The return on siding replacement is consistently strong, and it gets more meaningful as home values rise. Fiber cement siding replacement returns approximately 87% at resale nationally meaning a $30,000 project adds roughly $26,000 in home value. Vinyl siding replacement runs in a similar range, returning 80% or more in most markets. In a market like North Caldwell, where median home values are above $1.1 million and buyers are conducting thorough due diligence before committing, the condition of the exterior carries real weight in the transaction.
Beyond resale, there’s a more immediate financial argument: failed siding on a home of this value can allow water infiltration that causes rot, mold, and structural damage that costs far more to remediate than a proper installation would have cost upfront. The ROI on quality siding isn’t just about what you get at closing it’s also about avoiding the repair bills that come from putting the project off.

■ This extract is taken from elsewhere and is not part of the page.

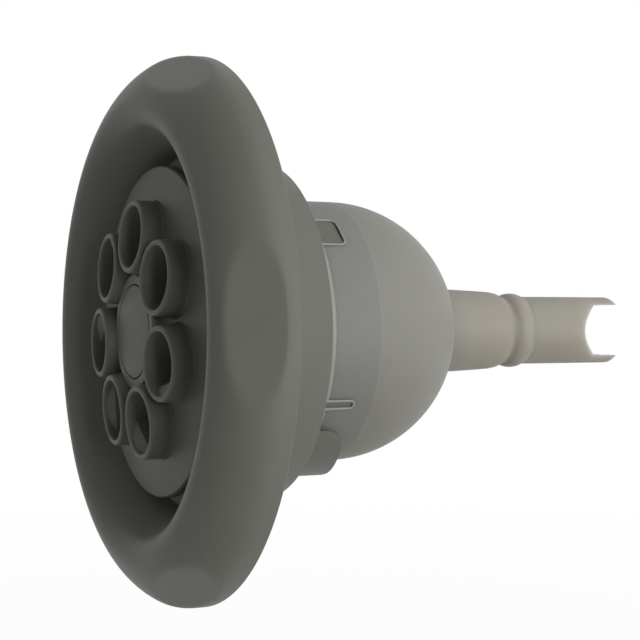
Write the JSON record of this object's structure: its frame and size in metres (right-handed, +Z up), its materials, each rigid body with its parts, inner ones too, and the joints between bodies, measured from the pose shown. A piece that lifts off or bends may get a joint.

New Jersey requires all home improvement contractors to be registered with the Division of Consumer Affairs under the Home Improvement Contractor Business (HICB) program. You can verify any contractor’s license status directly at the NJ Division of Consumer Affairs website it takes about a minute. Enter the contractor’s name or license number and you’ll see whether they’re active, lapsed, or have any disciplinary history on record. Our license number is 13VH09838700, and it’s active and verifiable.
Beyond the state license, it’s worth checking whether the contractor carries general liability insurance and workers’ compensation coverage. In 2024, New Jersey updated its contractor licensing law to add new compliance bond and workers’ compensation requirements so a license that was valid before those changes may not fully meet current standards. Asking for a certificate of insurance before work begins protects you from liability if something goes wrong on your property. A contractor who hesitates to provide that documentation is a contractor worth walking away from.